By James Cusick, Westminster Editor
Lord Kinnock is being courted by key members of the cabinet to deliver the uncomfortable truth to Gordon Brown that he has to put Labour's future before his own and resign as prime minister.
Lord Kinnock, who led the Labour party between 1983 and 1992 general elections to the Conservatives under Margaret Thatcher and then John Major, has been asked to first tell the prime minister privately that he has probably lost the support of the parliamentary party and that his support among the rank and file has also diminished.
But if Brown refuses to go and remains convinced he can turn things around, Lord Kinnock has been asked to make a public appeal to Brown that will represent the weight of key cabinet members and other members of the government.
One junior minister said: "We are asking Neil to do what senior members of the cabinet are obviously too scared to do, and that is to confront Gordon with the hard reality of where we're at now. We cannot have him march us to certain defeat at the next general election."

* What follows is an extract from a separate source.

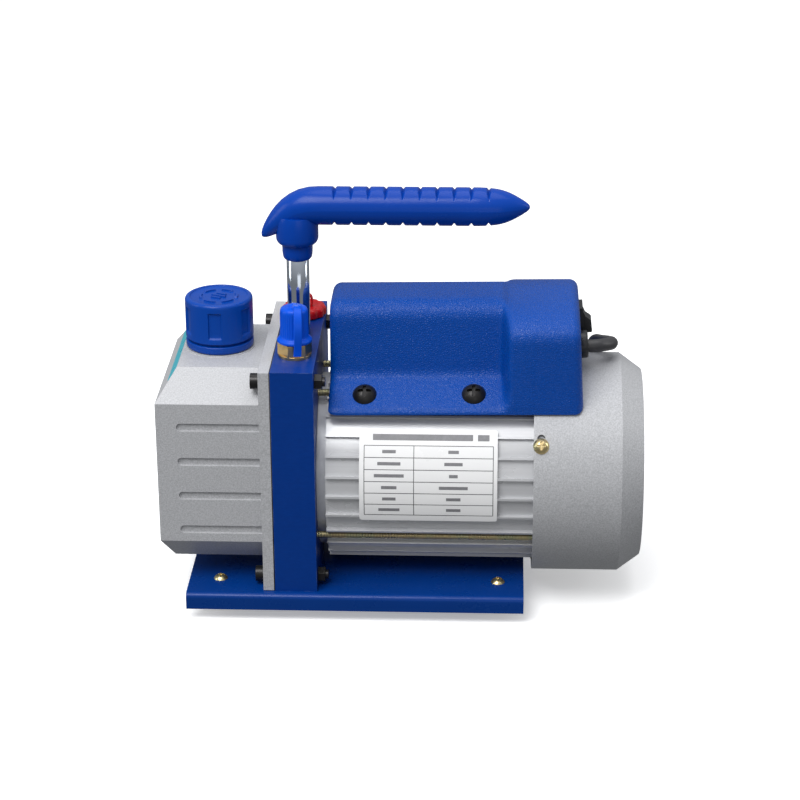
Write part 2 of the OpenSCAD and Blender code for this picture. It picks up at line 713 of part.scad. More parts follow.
module end_cap() color(cast_silver) difference() {
    translate([0, 0, axis_z]) rotate([0, 90, 0]) rotate_extrude($fn = 128)
        polygon([[cap_r, cap_x0], [cap_r, cap_bend_x], [cap_face_r, cap_x1], [0, cap_x1],
                 [0, cap_x1 - cap_wall], [cap_face_r - 1.4, cap_x1 - cap_wall],
                 [cap_r - cap_wall, cap_bend_x - 1], [cap_r - cap_wall, cap_x0]]);
    at_cap_screws() translate([0, 0, 54]) cylinder(h = 10, r = cap_slot_r);
    for (side = [-1, 1]) for (turn = [2, 4]) translate([cap_screw_x, 0, axis_z])
        rotate([-side * (90 - cap_screw_angle - turn), 0, 0])
            translate([0, 0, 54]) cylinder(h = 10, r = cap_slot_r - 0.3);
    for (a = [0:30:330]) rotate_about_axis(a) translate([cap_x1 - 5, 16, -2]) cube([10, 26, 4]);
    for (a = [0:30:330], r = [16, 42]) rotate_about_axis(a) rod_x(cap_x1 - 5, cap_x1 + 5, 2, r, 0);
}

module end_cap_screws() color(yellow_zinc) at_cap_screws() {
    translate([0, 0, cap_r + 0.1]) pan_head(4.2, 2.6);
    translate([0, 0, cap_shank_r]) cylinder(h = cap_r + 0.1 - cap_shank_r, r = cap_screw_r);
}

module rating_label() color([0.93, 0.93, 0.93]) along_x(-21, 50.8) at_axis() intersection() {
    difference() {
        circle(r = motor_r + 0.4, $fn = 128);
        circle(r = motor_r + 0.02, $fn = 128);
    }
    polygon(concat([[0, 0]], [for (a = [139.6, 167, 194.2]) 80 * [cos(a), sin(a)]]));
}

// ---------------------------------------------------------------- electrical box
box_x0 = -37.4;
box_step_x = 54.6;
box_end_x = 95.0;
box_wall = 2.5;
ledge_hw = 41.2;
ledge_z = 41.8;
crease = [22.5, 56.3];
lip = [ledge_hw - 1.4, ledge_z + 3.2];
block_top_h = 93.9;
block_edge_h = 80.6;

// half outline of the narrow part that covers the capacitor, heights from the motor's axis
function hump_half(t) = concat([[0, box_top + 0.3 - t]],
    arc([11.5, box_top - 9 - t / 2], 9 - t / 2, 90, 0, 8),
    [crease + [-t, -t / 2], lip + [-t, -t / 2], [ledge_hw - t, ledge_z]]);

// half outline of the wide part that covers the switch
function block_half(t) = concat(
    [for (a = [0:10:90]) [(40.2 - t) * pow(sin(a), 0.8),
        block_edge_h + (block_top_h - block_edge_h - t) * pow(cos(a), 0.8)]],
    [[ledge_hw - t, ledge_z]]);

function mirrored(half) = concat(half, [for (i = [len(half) - 1:-1:1]) [-half[i][0], half[i][1]]]);

// raises the box towards its switch end, turning about its lower corner at the other end
module tilted() translate([box_x0, 0, axis_z + ledge_z]) rotate([0, -box_tilt, 0])
    translate([-box_x0, 0, -axis_z - ledge_z]) children();

module box_form(t) tilted() {
    along_x(box_x0 - 4, box_step_x + 5 - t) at_axis() polygon(mirrored(hump_half(t)));
    along_x(box_step_x + t, box_end_x + 4) at_axis() polygon(mirrored(block_half(t)));
}

// everything past the upright end and the leaning switch end, set back by t
module past_ends(t) {
    translate([box_x0 + t - 20, -60, axis_z]) cube([20, 120, 120]);
    translate([box_end_x - t, -60, axis_z + ledge_z]) rotate([0, -end_lean, 0])
        translate([0, 0, -30]) cube([40, 120, 120]);
}

module electrical_box() color(blue) difference() {
    box_form(0);
    past_ends(0);
    difference() {
        box_form(box_wall);
        past_ends(box_wall);
    }
    rod_x(box_x0 - 1, cap_x0 - part_gap, motor_r + 0.3);
    rod_x(cap_x0 - 1, box_end_x + 10, cap_r + 0.3);
    on_switch_end(switch_y, switch_z) translate([-6.2, -8.4, -10]) cube([12.4, 16.8, 20]);
    on_switch_end(gland_y, gland_z) translate([0, 0, -10]) cylinder(h = 20, r = 5.5);
    at_box_screws() translate([0, 0, -8]) cylinder(h = 12, r = 2.1);
}

screw_share = 0.57;
ledge_mid = crease + screw_share * (lip - crease);
ledge_lean = atan2(crease[1] - lip[1], lip[0] - crease[0]);
box_screw_xs = [-18.6, 38.2];

module at_box_screws() tilted() for (x = box_screw_xs, side = [-1, 1])
    translate([x, side * ledge_mid[0], axis_z + ledge_mid[1]]) rotate([-side * ledge_lean, 0, 0])
        children();

module box_screws() color(black_part) at_box_screws() {
    translate([0, 0, 0.05]) pan_head(6.3, 4);
    translate([0, 0, -11]) cylinder(h = 11.05, r = 2);
}

module run_capacitor() color([0.75, 0.76, 0.78]) {
    rod_x(-31, 38, 15.5, 0, axis_z + 75.5);
    for (y = [-5, 5]) translate([38, y - 0.4, axis_z + 72]) cube([8, 0.8, 6]);
}

// ---------------------------------------------------------------- switch and cord
switch_y = 6;
switch_z = 78.4;
gland_y = -10;
gland_z = 70.8;

// x of the leaning end at a height above the motor's axis
function end_x(h) = box_end_x - (h - ledge_z) * tan(end_lean);

// a frame on the switch end with Z pointing out of it and Y up
module on_switch_end(y, h) translate([end_x(h), y, axis_z + h]) rotate([0, -end_lean, 0])
    rotate([0, 90, 0]) rotate([0, 0, 90]) children();

pivot_depth = 2.2;

module rocker_axle(r) translate([-5, 0, -pivot_depth]) rotate([0, 90, 0])
    cylinder(h = 10, r = r);

module switch_housing() color(black_part) on_switch_end(switch_y, switch_z) {
    difference() {
        union() {
            translate([-6, -8.2, -16]) cube([12, 16.4, 16]);
            translate([-7, -8.9, 0]) cube([14, 17.8, 2]);
            for (y = [-5, 0, 5]) translate([-2.4, y - 0.4, -23]) cube([4.8, 0.8, 8]);
        }
        translate([-4.6, -7.4, -12]) cube([9.2, 14.8, 16]);
    }
    rocker_axle(0.75);
}

// side outline of the rocker, with its lower lobe standing out
rocker_outline = [[-6.3, -4], [-6.3, -1], [-6, 1.6], [-5.7, 5.9], [-5.2, 6.5], [0.7, 6.2], [1.3, 5.8],
                  [3.3, 3.2], [5.6, 2.3], [5.9, 1.6], [6.3, -1], [6.3, -4]];

module switch_rocker() color(black_part) on_switch_end(switch_y, switch_z) difference() {
    translate([-4.3, 0, 0]) rotate([90, 0, 90]) linear_extrude(8.6) polygon(rocker_outline);
    rocker_axle(0.8);
}

cord_r = 3.5;
cord_exit = [97.5, -10, 139.5];

module cord_gland() color(black_part) difference() {
    on_switch_end(gland_y, gland_z) {
        translate([0, 0, -6]) cylinder(h = 7, r = 5.4);
        cylinder(h = 3.2, r = 7.3);
        translate([0, 0, 3.2]) cylinder(h = 0.7, r1 = 7.3, r2 = 6.6);
    }
    translate([cord_exit[0] - 1.3, gland_y, cord_exit[2]]) rotate([0, 90, 0]) cylinder(h = 3, r = cord_r);
}

// route of the lead from the gland, over the end cap's shoulder and down to the floor
route = [
    [96.5, -10, 139.5], [100.4, -9.7, 139.4], [104, -8.3, 139.2], [108.5, -3.7, 138.2], [110.2, 2.5, 136.5],
    [108.5, 8.7, 134.6], [105.8, 13.9, 132.9], [103.7, 19.5, 131.2], [102.5, 26, 128.6], [102, 33, 124.2],
    [102, 39, 118.8], [102, 45, 112.5], [102, 51.5, 104.4], [102, 57.5, 95], [102, 61.8, 84.5],
    [101.8, 64.2, 73], [101.4, 65.6, 61], [100.8, 66.4, 49], [99.8, 67, 37.5], [98, 68, 27],
    [94.8, 69.4, 18], [90, 71, 10.8], [83.5, 72.8, 6], [75.5, 74.3, 4], [66, 75, 3.6]];
// end of the lead, from the coil's top turn to the plug
tail = [
    [58, 75, 10.6], [50, 75.1, 9.6], [42, 75.4, 7], [34, 76, 4.8], [26, 77, 4.4], [18, 78.2, 6],
    [10.5, 79.4, 9.4], [4, 80.3, 13.4], [-2, 80.9, 16.8], [-8, 81, 18.3]];
coil_x = 58;
coil_y = 120;
coil_in = 27.5;
coil_out = 48.5;
coil_h = 14;

function unit(v) = v / norm(v);
function heading(p, i) = unit(p[min(i + 1, len(p) - 1)] - p[max(i - 1, 0)]);
// a side vector that turns with the path as little as possible
function sides(p, i = 0, s = [0, 1, 0]) = let (t = heading(p, i), n = unit(s - (s * t) * t))
    i == len(p) - 1 ? [n] : concat([n], sides(p, i + 1, n));

module tube(p, r, n) {
    s = sides(p);
    m = len(p);
    rings = [for (i = [0:m - 1]) let (t = heading(p, i), u = cross(t, s[i]))
        for (k = [0:n - 1]) p[i] + r * (cos(360 * k / n) * s[i] + sin(360 * k / n) * u)];
    walls = [for (i = [0:m - 2], k = [0:n - 1])
        [i * n + k, i * n + (k + 1) % n, (i + 1) * n + (k + 1) % n, (i + 1) * n + k]];
    ends = [[for (k = [n - 1:-1:0]) k], [for (k = [0:n - 1]) (m - 1) * n + k]];
    polyhedron(points = rings, faces = concat(walls, ends), convexity = 6);
}

module power_cord() color(black_part) {
    tube(route, cord_r, 10);
    tube(tail, cord_r, 10);
}

module cord_coil() color(black_part) translate([coil_x, coil_y, 0]) rotate_extrude($fn = 96) {
    translate([coil_in, 2]) square([coil_out - coil_in, coil_h - 4]);
    translate([coil_in + 2, 0]) square([coil_out - coil_in - 4, coil_h]);
    for (x = [coil_in + 2, coil_out - 2], y = [2, coil_h - 2]) translate([x, y]) circle(r = 2);
}

plug_x = -8;
plug_y = 81;
plug_r = 18.3;
plug_body = 30;
relief_len = 26;
pin_gap = 19;
pin_len = 19;

// round two-pin plug lying on its side, its strain relief towards +X and its pins towards -X
module power_plug() color(black_part) translate([plug_x, plug_y, plug_r]) rotate([0, -90, 0]) {
    cylinder(h = relief_len, r1 = 4.6, r2 = 8.2);
    translate([0, 0, relief_len - 1]) cylinder(h = plug_body + 1, r = plug_r);
    for (s = [-1, 1]) translate([0, s * pin_gap / 2, relief_len + plug_body]) cylinder(h = pin_len, r = 2.4);
}

base_plate();
rubber_feet();
foot_screws();
block_screws();
pump_block();
tank_gasket();
oil_tank();
tank_bolts();
tank_bolt_nuts();
sight_glass();
sight_glass_ring();
oil_filler_neck();
mist_baffle();
pump_cylinder();
pump_end_plate();
pump_bolts();
shaft_bush();
shaft_seal();
valve_stop();
valve_screw();
exhaust_reed();
pump_rotor();
vane_front();
vane_rear();
vane_springs();
shaft_coupling();
inlet_fitting();
inlet_cap();
second_port();
red_cap();
oil_cap();
oil_cap_seal();
drain_plug();
handle_post();
handle_grip();
motor_front_plate();
motor_housing();
stator_core();
stator_windings();
motor_rear_plate();
bearing_outer_rings();
bearing_inner_rings();
bearing_balls();
motor_shaft();
rotor_core();
cooling_fan();
tie_rods();
tie_rod_nuts();
end_cap();
end_cap_screws();
rating_label();
electrical_box();
box_screws();
run_capacitor();
switch_housing();
switch_rocker();
cord_gland();
power_cord();
cord_coil();
power_plug();
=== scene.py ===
"""Looks of a portable rotary vane vacuum pump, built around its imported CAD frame.

The frame is the CAD's: +X from the oil tank to the motor's end cap, +Z up. Materials, lights and bevels are in
metres. Pieces are drawn in millimetres, and new_piece() scales them.
"""

import json
from math import cos, degrees, pi, radians, sin, sqrt, tan

import bmesh
import bpy
from mathutils import Matrix, Vector


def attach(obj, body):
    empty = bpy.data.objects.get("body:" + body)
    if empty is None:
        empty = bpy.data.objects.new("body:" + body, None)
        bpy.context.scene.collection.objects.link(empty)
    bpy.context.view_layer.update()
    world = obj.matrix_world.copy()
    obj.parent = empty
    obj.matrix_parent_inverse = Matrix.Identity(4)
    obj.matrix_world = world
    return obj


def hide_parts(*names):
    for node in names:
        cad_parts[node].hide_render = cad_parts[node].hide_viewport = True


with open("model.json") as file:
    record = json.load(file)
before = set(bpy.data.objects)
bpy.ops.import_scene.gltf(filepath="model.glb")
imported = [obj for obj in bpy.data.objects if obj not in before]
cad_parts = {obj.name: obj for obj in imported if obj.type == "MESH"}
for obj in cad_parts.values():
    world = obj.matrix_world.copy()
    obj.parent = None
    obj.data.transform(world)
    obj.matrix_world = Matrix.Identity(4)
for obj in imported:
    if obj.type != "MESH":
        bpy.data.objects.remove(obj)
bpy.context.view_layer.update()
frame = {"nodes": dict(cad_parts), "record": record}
NODES = frame["nodes"]
RECORD = frame["record"]
MM = 0.001
BODY = "frame"


# ---------------------------------------------------------------- camera, floor and light
def linked(name, data):
    """A new object in the scene."""
    thing = bpy.data.objects.new(name, data)
    bpy.context.scene.collection.objects.link(thing)
    return thing


def make_camera():
    azimuth, elevation, roll = radians(2.56), radians(22.4), radians(-0.317)
    back = Vector((sin(azimuth) * cos(elevation), -cos(azimuth) * cos(elevation),
                   sin(elevation)))
    right = Vector((cos(azimuth), sin(azimuth), 0.0))
    up = right.cross(-back)
    turned_right = cos(roll) * right + sin(roll) * up
    turned_up = -sin(roll) * right + cos(roll) * up
    data = bpy.data.cameras.new("camera")
    data.lens = 110.0
    data.sensor_width = 36.0
    data.clip_start, data.clip_end = 0.05, 30.0
    camera = linked("camera", data)
    columns = Matrix((turned_right, turned_up, back)).transposed()
    camera.matrix_world = Matrix.Translation((0.05222, -1.20671, 0.60131)) @ columns.to_4x4()
    bpy.context.scene.camera = camera


def add_softbox(name, place, target, size, power):
    data = bpy.data.lights.new(name, "AREA")
    data.shape = "RECTANGLE"
    data.size, data.size_y = size
    data.energy = power
    light = linked(name, data)
    light.location = place
    light.rotation_euler = (Vector(target) - Vector(place)).to_track_quat("-Z", "Y").to_euler()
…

So far Kinnock has remained silent on the issue. The pleas to Kinnock are said to be only one of a number of options being considered. One MP said: "It is no longer a question of whether Gordon is the right person to lead the Labour Party. The discussion is about the strategy that would encourage him to go with some dignity, or if necessary, to minimise the damage that would be caused if we had to resort to pushing him out. But the pretence of everything being business as usual' has to stop."
The former home secretary, David Blunkett, warned yesterday that changing leader would change nothing with the "big challenges over food and fuel prices, over the world economy" still remaining.
The justice secretary, Jack Straw, also said he wanted to see Labour close ranks and unite behind Brown and dismissed suggestions that he could become a caretaker leader in the event of a Brown exit.
An orderly resignation by Brown, barely in office a year after being elected unopposed, still looks unlikely.
The scale of the Glasgow East by-election defeat is said to have finally broken the resolve of some in the cabinet ranks that a leadership challenge would be more damaging than Brown being given more time to relaunch himself and then see if Labour's poll position improved.
With the latest ComRes poll showing Labour trailing the Tories by a record 22%, pointing to a Tory landslide and a 236 majority for David Cameron after the next general election, some MPs are forecasting a steady stream of autumn and winter resignations by junior ministers who will openly say they are no longer prepared to serve in a government led by Brown.
One experienced minister said: "That is the messy option and it will damage any chance we have of limiting the scale of the coming defeat."
But at the start his summer holiday in Suffolk yesterday - after a surprise walkabout in London with Senator Barack Obama, the Democrat presidential candidate - the PM seemed to determined to stay in Number 10 and dismissed all talk of challenges to his leadership.
He said: "I'm getting on with the job and I think its important that in difficult economic circumstances we take the right decisions."